Around the world, many were shocked by a third assassination attempt on Donald Trump, at the White House Correspondents' Dinner. For those of us within the United States, however, what stands out is not the violence itself, but how quickly the country is moving on.
Where I work, for the Los Angeles city council, the atmosphere is one of fatigue rather than alarm. Political violence no longer feels like an interruption to American life. Increasingly, it feels like part of its background. Trump himself has brushed it off, saying he “wasn’t worried” by the failed attack, adding simply: “We live in a crazy world.”
It was a response that captured something of the national mood – but it also showed how quickly events that once would have united Americans in concern now pass without a shared moment of reckoning.
The Symbolic Importance of the White House Correspondents' Dinner
The White House Correspondents' Dinner matters symbolically in ways that can be difficult for non-Americans to appreciate. It is one of the few remaining civic rituals where power and accountability still meet face to face: presidents, journalists, critics and supporters sharing the same room. When violence reaches even the perimeter of that setting, it signals strain not only on security but on democratic culture itself.
There was a time when threats against elected leaders produced a shared reaction across society. Today, responses fragment almost instantly along partisan lines. Some Americans interpret incidents primarily through loyalty to, or opposition to, whomever is targeted. Others assume political theatre. Too many reach for conspiracy theories. Many simply shrug.
Democracies do not fail only when institutions weaken. They also falter when citizens lose agreement about what should alarm them.
Changing Profile of Political Attackers
Another pattern is becoming harder to ignore: the profile of the political attacker is changing. Increasingly, those responsible are not socially isolated extremists in the traditional sense. They are young men shaped by school-shooter drills, online ideological ecosystems and a steady exposure to national crisis. Several recent attackers have left manifestos or carefully framed political statements. Cole Tomas Allen, the 31-year-old computer engineer from California accused of opening fire at the hotel dinner, reportedly left behind a note accusing senior administration figures of misconduct, and calling himself a “Friendly Federal Assassin”.
Violence is no longer only an act of rage. In some cases, it is becoming an attempt to communicate.
For observers in the United Kingdom, where firearms are tightly regulated and political shootings rare, this can be difficult to interpret. But in the US, the cumulative effect is unmistakable. A generation of Americans that grew up rehearsing what to do if someone opened fire in their classroom now lives in a country where even formal democratic gatherings are no longer assumed to be safe.
Political violence in the United States is becoming as performative as populism itself – designed to be seen.

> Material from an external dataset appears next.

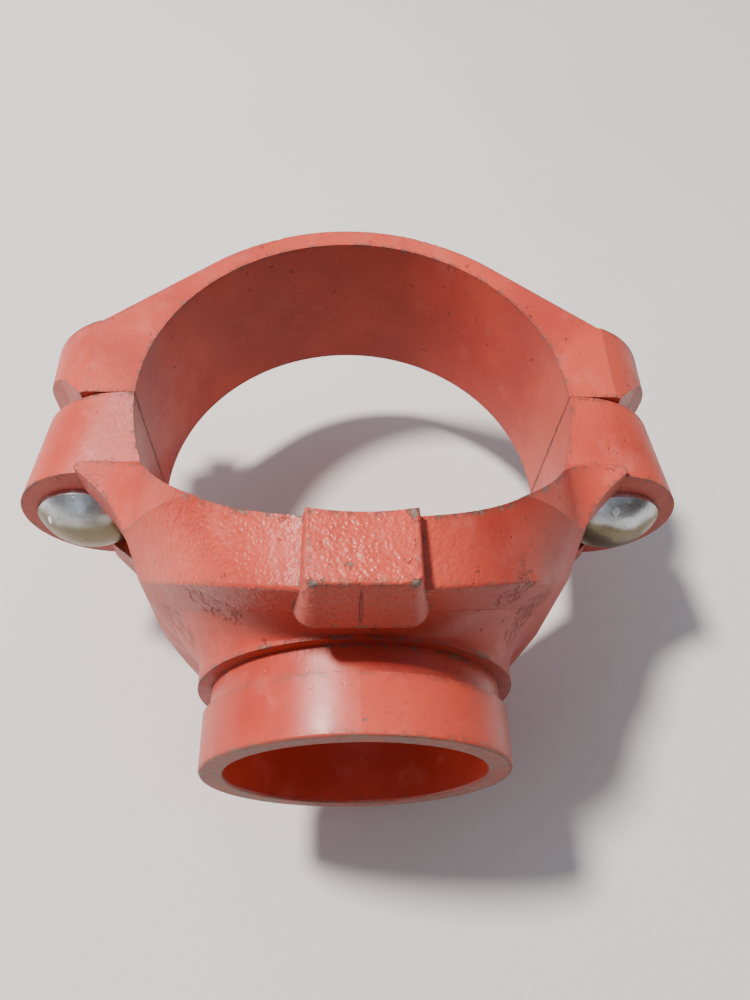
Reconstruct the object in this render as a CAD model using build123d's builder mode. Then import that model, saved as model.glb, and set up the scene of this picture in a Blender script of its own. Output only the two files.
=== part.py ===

Context of Low Approval Ratings and Religious Tensions
Context also matters. President Trump's approval ratings are currently low, which helps explain the muted national response. Historically, threats against the presidency produced a rally-around-the-flag effect. Today, that instinct is weaker. The office itself no longer commands the same automatic solidarity.
Recent tensions involving religion – including an ongoing feud with Pope Leo, and controversy over an AI-generated image in which the president appeared to liken himself to Jesus – have made it harder for him to project the kind of moral authority Americans have traditionally looked to the presidency for in moments of national stress. That is one reason the state visit by King Charles – who, as Supreme Governor of the Church of England, embodies both constitutional and spiritual leadership – now carries particular symbolic weight.
None of this means American democracy is about to collapse. The danger is subtler than that. Political violence rarely transforms a country overnight. More often, it becomes normal slowly – until one day it is simply expected.
What worries many of us in public life is not that Saturday night's shooting happened. It is that so many Americans seemed unsurprised and unbothered that it did.
Paulina Velasco is chief of staff for the Los Angeles City Council, a journalist, and a Democratic political strategist.